Folha - Sim. Mas o que você acha de Lord Jamar [membro do Brand Nubian, grupo do chamado rap positivo] ter dito que "não ter um milhão de dólares para ferrar a cabeça deles foi o que os manteve com os pés no chão"?
Love -
Não acho que ter um milhão de dólares poderia me ferrar... [risos].

Folha - O dinheiro que artistas como Eminem e 50 Cent ganham não influencia a música que fazem?
Love -
Acho que é uma questão de personalidade, não há regra. Se eu tivesse rios de dinheiro, continuaria fazendo e gostando do mesmo tipo de som. Se alguém perde a identidade porque ganhou muita grana é porque não a tinha antes.

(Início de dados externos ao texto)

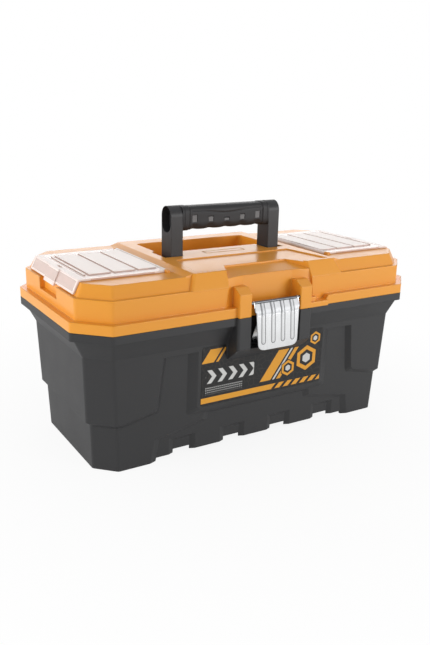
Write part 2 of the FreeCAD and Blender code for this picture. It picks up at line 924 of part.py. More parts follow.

Folha - Casual [MC do Hieroglyphics] disse que o hip hop se tornou muito superficial. Você concorda?
Love -
Sim. O hip hop se transformou numa vadia que só quer saber de bling-blings [as correntes ostentadas por alguns rappers], champanhe, contratos milionários... Se a "vibe" não fosse essa, teríamos mais criatividade e força para promover mudanças.

Folha - Na política, por exemplo? Por que não escutamos mais letras críticas como as que o Public Enemy fazia nos anos 80?
Love -
Pergunte para a indústria fonográfica, para as redes de TV.

Folha - Em quem você votou?
Love -
Não votei no Bush. Mas, quer saber? Eu não acredito no poder político que comanda os Estados Unidos e pronto.

Folha - De alguns anos para cá, tudo o que é moderno ganhou uma pitada de hip hop, que se misturou ao rock, à música eletrônica. Qual a sua opinião?
Love -
Certamente o rock e a eletrônica se beneficiaram muito mais dessa mistura do que o hip hop. Rock é algo tão sem vida hoje que precisa de frescor... E o hip hop tem essa energia.

Folha - Já ouviu rap brasileiro?
Love -
Já ouvi Racionais MC's.

Folha - E que tal?
Love -
É muito bom. Eles têm a cara da rua, transmitem algo pesado, duro. Também já ouvi Marcelo D2. Ele tem uma boa vibe.

Folha - O que falta para o hip hop hoje?
Love -
Sinceridade, emoção. A arte do grafite junto com o movimento do break, o DJ e o MC em sintonia... Falta o senso de comunidade. Como era no início.